If I’d read the speech, I would have loved it. She started off funny and warm and lighthearted, full of hope just like the graduates. But then middle age hit. The speech turned into a litany on the dangers of global warming, the energy shortage, and the general destruction of the planet that would ensue in about 10 years if the Class of 2008 didn’t forgo nice houses and cars and do something–because her generation had not. “Sorry, kids, we screwed up your planet. You’ll have to fix it now. No big house for you. Have a nice life.” To make matters worse, she had fallen in love with too much of the writing, to the point that she failed to realize that her listeners were sitting in a miserable downpour, with her words the sole barrier between them, their diplomas, and a hot cup of tea on the couch.

Walking out, I overheard the following conversation between an undergraduate and her parents:

Student (now alum): “The speech–that was the worst.”
Mom: “That’s what I heard.”
Student/Alum: “She used a metaphor in every sentence!”

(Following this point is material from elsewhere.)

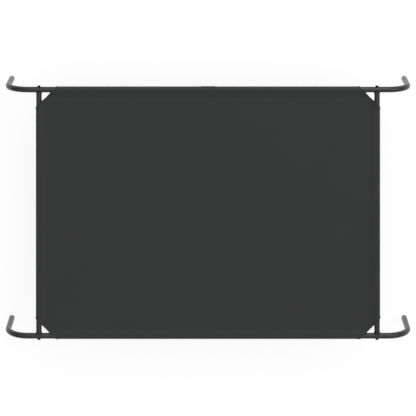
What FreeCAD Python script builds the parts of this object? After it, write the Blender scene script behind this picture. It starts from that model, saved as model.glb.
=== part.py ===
import FreeCAD, Part
import math
import os

# Raised dog bed: a fabric sling stretched over a bolted frame of round steel tube.
# Frame: the origin is on the floor under the middle of the bed, +X runs along the length,
# +Y across the width towards the back, which carries the label, and +Z is up. Millimetres.

# Overall sizes
overall_length = 1300.0  # over the outer faces of the legs
overall_width = 800.0  # over the outer faces of the two rails
overall_height = 180.0  # floor to the top of the rails

# Steel tube, the same stock for the rails and the cross tubes
tube_diameter = 18.0
tube_wall = 1.2
bend_radius = 70.0  # on the centreline, where a rail turns down into its leg
rail_overhang = 113.0  # from a cross tube's axis to the outer face of the legs
spigot_length = 60.0  # swaged end of a left rail half, inside the right half
spigot_clearance = 0.1
swage_taper = 5.0  # length over which the swaged end narrows inside the tube

# Corner joint: a bolt through the rail and the saddle into a nut in the cross tube's end
bolt_diameter = 6.0
bolt_head_diameter = 10.5
bolt_head_height = 4.0
bolt_dome_edge = 1.2  # height of the head's rim below its dome
hex_key = 4.0  # across the flats
hex_key_depth = 2.2
bolt_past_nut = 2.0
hole_clearance = 0.25  # around the bolt, on the radius, in the rail and the saddle
thread_clearance = 0.05  # between the bolt and the nut, on the radius
nut_across_flats = 10.0
nut_height = 5.0
nut_clearance = 0.1
nut_depth = 12.0  # plug material between the saddle's collar and the nut
saddle_lip = 1.0  # how far the collar stands out past the tubes, on the radius
saddle_web = 3.0  # collar between the rail and the cross tube's end
saddle_wrap = 3.5  # how far the collar laps round the side of the rail
saddle_edge = 0.8
seat_clearance = 0.1  # collar to rail
plug_past_nut = 8.0  # wall of the nut's pocket beyond the nut
plug_clearance = 0.1
plug_chamfer = 1.0

# Foot plugs
foot_height = 5.0
foot_edge = 2.0
foot_stem = 14.0

# Sling
fabric_thickness = 0.7
sleeve_clearance = 0.25  # between the sleeves and the tubes, on the radius
sleeve_depth = 34.5  # from a sleeve's outer edge inwards to the seam that closes it
panel_rise = 6.0  # panel's middle above the tube axes
seam_fold = 0.2  # radius inside the fold at the seam
corner_cut = 45.7  # from where the tube axes cross, along each, to the cut-off corner

# Label
label_width = 48.0
label_thickness = 1.0
label_gap = 0.1  # off the sleeve
label_low_angle = -55.0  # degrees from level, on the outer side of the back sleeve
label_high_angle = 40.0

# Derived places
tube_radius = tube_diameter / 2
bore_radius = tube_radius - tube_wall
rail_y = overall_width / 2 - tube_radius
leg_x = overall_length / 2 - tube_radius
cross_x = overall_length / 2 - rail_overhang
rail_z = overall_height - tube_radius
plug_radius = bore_radius - plug_clearance
collar_inner = tube_radius + saddle_web
collar_radius = tube_radius + saddle_lip
nut_seat = collar_inner + nut_depth
plug_end = nut_seat + nut_height + plug_past_nut
bolt_end = nut_seat + nut_height + bolt_past_nut
bolt_radius = bolt_diameter / 2
hole_radius = bolt_radius + hole_clearance
sleeve_inner = tube_radius + sleeve_clearance
sleeve_outer = sleeve_inner + fabric_thickness
seam_reach = sleeve_depth - sleeve_outer  # from a tube's axis inwards to the seam

SIDES = (("back", 1), ("front", -1))
ENDS = (("left", -1), ("right", 1))
X = FreeCAD.Vector(1, 0, 0)
Y = FreeCAD.Vector(0, 1, 0)
Z = FreeCAD.Vector(0, 0, 1)


def save(shape, node):
    """Write one sub-part's STEP file."""
    shape.exportStep(os.path.join("parts", node + ".step"))


def rod(radius, start, end):
    """Solid cylinder between two points."""
    run = end - start
    return Part.makeCylinder(radius, run.Length, start, run)


def along_rail(radius, start_x, end_x):
    """Solid cylinder on a rail's axis between two places along it."""
    return rod(radius, FreeCAD.Vector(start_x, 0, rail_z), FreeCAD.Vector(end_x, 0, rail_z))


def turned(outline):
    """Solid of revolution about +Y from a closed outline of (radius, y) points, some of them arcs."""
    return Part.Face(Part.Wire(outline)).revolve(FreeCAD.Vector(), Y, 360)


def flat(r, y):
    """Point of a turned piece's outline."""
    return FreeCAD.Vector(r, y, 0)


def straight_edges(points):
    """Edges that join (radius, y) points in turn."""
    corners = [flat(r, y) for r, y in points]
    return Part.makePolygon(corners).Edges


def hexagon(across_flats, start, end):
    """Hexagonal bar along +Y between two distances."""
    corner = across_flats / math.sqrt(3)
    angles = [math.radians(60 * i) for i in range(7)]
    points = [FreeCAD.Vector(corner * math.cos(a), start, corner * math.sin(a)) for a in angles]
    return Part.Face(Part.makePolygon(points)).extrude(Y * (end - start))


def at_corner(shape, side, end):
    """Carry a corner piece, drawn about the rail's axis with +Y inwards, to its own corner."""
    placed = shape.copy()
    if side > 0:
        placed.rotate(FreeCAD.Vector(), Z, 180)
    placed.translate(FreeCAD.Vector(end * cross_x, side * rail_y, rail_z))
    return placed


def rail_path(radius, end, start_x):
    """Round bar along a rail half: straight run, quarter bend and leg, down to the foot plug."""
    bend_x = leg_x - bend_radius
    section = Part.Face(Part.Wire(Part.makeCircle(radius, FreeCAD.Vector(bend_x, 0, rail_z), X)))
    bend = section.revolve(FreeCAD.Vector(bend_x, 0, rail_z - bend_radius), Y, 90)
    leg = rod(
        radius,
        FreeCAD.Vector(leg_x, 0, rail_z - bend_radius),
        FreeCAD.Vector(leg_x, 0, foot_height),
    )
    bar = along_rail(radius, start_x, bend_x).fuse([bend, leg]).removeSplitter()
    return bar if end > 0 else bar.mirror(FreeCAD.Vector(), X)


def rail_half(side, end):
    """Half a rail: the left half ends in a swaged spigot that plugs into the right half."""
    tube = rail_path(tube_radius, end, 0)
    if end < 0:
        neck_radius = bore_radius - spigot_clearance
        neck_bore = neck_radius - tube_wall
        taper_start = FreeCAD.Vector(-2 * swage_taper, 0, rail_z)
        taper = Part.makeCone(bore_radius, neck_bore, swage_taper, taper_start, X)
        spigot = along_rail(neck_radius, -swage_taper, spigot_length)
        through = along_rail(neck_bore, -swage_taper, spigot_length)
        tube = tube.fuse(spigot).cut([rail_path(bore_radius, end, 2 * swage_taper), taper, through])
    else:
        tube = tube.cut(rail_path(bore_radius, end, 0))
    hole = rod(
        hole_radius,
        FreeCAD.Vector(end * cross_x, -tube_diameter, rail_z),
        FreeCAD.Vector(end * cross_x, tube_diameter, rail_z),
    )
    tube = tube.cut(hole)
    tube.translate(Y * (side * rail_y))
    return tube


def cross_tube(end):
    """Straight tube between two saddles' collars."""
    reach = rail_y - collar_inner
    start = FreeCAD.Vector(end * cross_x, -reach, rail_z)
    stop = FreeCAD.Vector(end * cross_x, reach, rail_z)
    return rod(tube_radius, start, stop).cut(rod(bore_radius, start, stop))


def saddle():
    """Moulded plug with a collar hollowed to the rail, a bolt hole and a pocket for the nut."""
    body = turned(
        straight_edges(
            [
                (0, tube_radius - saddle_wrap),
                (collar_radius, tube_radius - saddle_wrap),
                (collar_radius, collar_inner - saddle_edge),
                (collar_radius - saddle_edge, collar_inner),
                (plug_radius, collar_inner),
                (plug_radius, plug_end - plug_chamfer),
                (plug_radius - plug_chamfer, plug_end),
                (0, plug_end),
                (0, tube_radius - saddle_wrap),
            ]
        )
    )
    rail = rod(tube_radius + seat_clearance, X * (-2 * collar_radius), X * (2 * collar_radius))
    hole = rod(hole_radius, FreeCAD.Vector(), Y * plug_end)
    pocket = hexagon(nut_across_flats + 2 * nut_clearance, nut_seat, plug_end)
    return body.cut([rail, hole, pocket])


def bolt():
    """Dome-headed bolt with a hexagon socket, its head against the rail's outer face."""
    head_radius = bolt_head_diameter / 2
    under = -tube_radius
    rim = under - bolt_dome_edge
    crown = under - bolt_head_height
    slope = math.radians(45)
    shoulder = flat(head_radius * math.cos(slope), rim + (crown - rim) * math.sin(slope))
    sides = straight_edges(
        [
            (0, crown),
            (0, bolt_end),
            (bolt_radius, bolt_end),
            (bolt_radius, under),
            (head_radius, under),
            (head_radius, rim),
        ]
    )
    dome = Part.Arc(flat(head_radius, rim), shoulder, flat(0, crown)).toShape()
    socket = hexagon(hex_key, crown - hex_key_depth, crown + hex_key_depth)
    return turned(sides + [dome]).cut(socket)


def nut():
    """Hexagon nut at the floor of the saddle's pocket."""
    bar = hexagon(nut_across_flats, nut_seat, nut_seat + nut_height)
    return bar.cut(rod(bolt_radius + thread_clearance, Y * nut_seat, Y * (nut_seat + nut_height)))


def foot():
    """Plug in a leg's end: a stem inside the tube and a flat, rounded base outside it."""
    stem = rod(plug_radius, Z * foot_height, Z * (foot_height + foot_stem))
    base = rod(tube_radius, FreeCAD.Vector(), Z * foot_height)
    base = base.makeFillet(foot_edge, [e for e in base.Edges if e.BoundBox.ZMax < foot_edge])
    return base.fuse(stem)


def teardrop(round_radius, tip_radius):
    """Closed outline round the tube at the origin and the seam: two arcs and their tangents.

    It lies in the YZ plane, with +Y inwards, and the tip is centred on the seam.
    """
    reach = math.hypot(seam_reach, panel_rise)
    aim = math.atan2(panel_rise, seam_reach)
    spread = math.acos((round_radius - tip_radius) / reach)

    def point(centre_y, centre_z, radius, angle):
        return FreeCAD.Vector(0, centre_y + radius * math.cos(angle), centre_z + radius * math.sin(angle))

    top = point(0, 0, round_radius, aim + spread)
    far = point(0, 0, round_radius, aim + math.pi)
    low = point(0, 0, round_radius, aim - spread)
    tip_low = point(seam_reach, panel_rise, tip_radius, aim - spread)
    tip = point(seam_reach, panel_rise, tip_radius, aim)
    tip_top = point(seam_reach, panel_rise, tip_radius, aim + spread)
    return Part.Wire(
        [
            Part.Arc(top, far, low).toShape(),
            Part.LineSegment(low, tip_low).toShape(),
            Part.Arc(tip_low, tip, tip_top).toShape(),
            Part.LineSegment(tip_top, top).toShape(),
        ]
    )


def sleeve_bar(round_radius, tip_radius, length, angle, offset):
    """Teardrop bar as long as one edge of the sling, turned to that edge and moved out to it."""
    bar = Part.Face(teardrop(round_radius, tip_radius)).extrude(X * length)
    bar.translate(FreeCAD.Vector(-length / 2, -offset, rail_z))
    bar.rotate(FreeCAD.Vector(), Z, angle)
    return bar


def sling():
    """Panel and four sleeves, one piece of cloth, with the corners cut off at 45 degrees."""
    edges = (
        (2 * cross_x, 0, rail_y),
        (2 * cross_x, 180, rail_y),
        (2 * rail_y, 90, cross_x),
        (2 * rail_y, 270, cross_x),
    )
    fold_outer = seam_fold + fabric_thickness
    skins = [sleeve_bar(sleeve_outer, fold_outer, *edge) for edge in edges]
    hollows = [sleeve_bar(sleeve_inner, seam_fold, *edge) for edge in edges]
    half_x = cross_x - seam_reach
    half_y = rail_y - seam_reach
    panel = Part.makeBox(
        2 * half_x,
        2 * half_y,
        fabric_thickness,
        FreeCAD.Vector(-half_x, -half_y, rail_z + panel_rise - fabric_thickness / 2),
    )
    margin = 2 * sleeve_outer  # takes the corner prisms clear past the sleeves
    corners = []
    for sx in (-1, 1):
        for sy in (-1, 1):
            out_x, out_y = sx * (cross_x + margin), sy * (rail_y + margin)
            along = corner_cut + 2 * margin
            outline = [
                FreeCAD.Vector(out_x, out_y, 0),
                FreeCAD.Vector(out_x - sx * along, out_y, 0),
                FreeCAD.Vector(out_x, out_y - sy * along, 0),
                FreeCAD.Vector(out_x, out_y, 0),
            ]
            corners.append(Part.Face(Part.makePolygon(outline)).extrude(Z * (2 * overall_height)))
    return panel.fuse(skins).removeSplitter().cut(hollows + corners)


def label():
    """Blank patch bent round the outer side of the back sleeve at the middle of its length."""
    inner = sleeve_outer + label_gap
    start = X * (-label_width / 2)
    ring = rod(inner + label_thickness, start, -start).cut(rod(inner, start, -start))
    far = 2 * inner
    low, high = math.radians(label_low_angle), math.radians(label_high_angle)
    wedge = [
        FreeCAD.Vector(-label_width, 0, 0),
        FreeCAD.Vector(-label_width, far * math.cos(low), far * math.sin(low)),
        FreeCAD.Vector(-label_width, far, 0),
        FreeCAD.Vector(-label_width, far * math.cos(high), far * math.sin(high)),
        FreeCAD.Vector(-label_width, 0, 0),
    ]
    patch = ring.common(Part.Face(Part.makePolygon(wedge)).extrude(X * (2 * label_width)))
    patch.translate(FreeCAD.Vector(0, rail_y, rail_z))
    return patch


os.makedirs("parts", exist_ok=True)
for side_name, side in SIDES:
    for end_name, end in ENDS:
        corner = side_name + "_" + end_name
        save(rail_half(side, end), "rail_" + corner)
        save(at_corner(saddle(), side, end), "saddle_" + corner)
        save(at_corner(bolt(), side, end), "bolt_" + corner)
        save(at_corner(nut(), side, end), "nut_" + corner)
        foot_plug = foot()
        foot_plug.translate(FreeCAD.Vector(end * leg_x, side * rail_y, 0))
        save(foot_plug, "foot_" + corner)
for end_name, end in ENDS:
    save(cross_tube(end), "cross_tube_" + end_name)
save(sling(), "sling")
save(label(), "label")
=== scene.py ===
import math

import bmesh
import bpy
import numpy as np
from mathutils import Matrix, Vector


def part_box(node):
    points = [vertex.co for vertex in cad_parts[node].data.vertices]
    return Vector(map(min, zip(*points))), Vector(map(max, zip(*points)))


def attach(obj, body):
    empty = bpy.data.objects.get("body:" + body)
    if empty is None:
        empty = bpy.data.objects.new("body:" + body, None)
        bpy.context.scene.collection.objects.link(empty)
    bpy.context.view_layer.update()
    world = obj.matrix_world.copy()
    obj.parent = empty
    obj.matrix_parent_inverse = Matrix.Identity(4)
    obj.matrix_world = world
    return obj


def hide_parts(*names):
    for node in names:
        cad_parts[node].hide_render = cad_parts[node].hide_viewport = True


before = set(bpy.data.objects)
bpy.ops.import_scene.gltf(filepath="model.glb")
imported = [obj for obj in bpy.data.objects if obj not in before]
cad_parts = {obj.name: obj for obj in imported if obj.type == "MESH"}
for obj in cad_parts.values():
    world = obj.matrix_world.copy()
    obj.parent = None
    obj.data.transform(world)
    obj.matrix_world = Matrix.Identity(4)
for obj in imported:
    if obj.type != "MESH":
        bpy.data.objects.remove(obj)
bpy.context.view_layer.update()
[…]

“Maybe because she’s a writer?” I thought. The young woman sounded like the prince in the film Amadeus, who said of Mozart’s music, “Too many notes!” But then again, 21 years ago, that would have been me.

II. The Sandwich

After this, I trudged back home to comfort myself in the only way I knew how: a hot bath and a sandwich.

You have to understand that when I was a child I was initially deprived of sandwiches–at least the kind I wanted. My mother insisted on giving us wholesome, whole grain bread–it was around the same time as her wheat germ phase. And so I longed for the white bread, sometimes sans crust, that other kids got. And so my ideal sandwich is this: bread, mayonnaise, yellow mustard, and bologna. No vegetables. No fancy mustard. No asiago or sun-dried tomato or onion in the bread. Just the soft, tender bread, the salty meat, and wonderfully vinegary mustard, and creamy mayonnaise–enough that occasionally a small blob will fall onto your plate.

And so, warm and satisfied from my bath, I ate and pondered the lesson my meal could offer to Barbara Kingsolver: Remember the joys of being young, and for the love of God, don’t pile too much crap on your sandwich.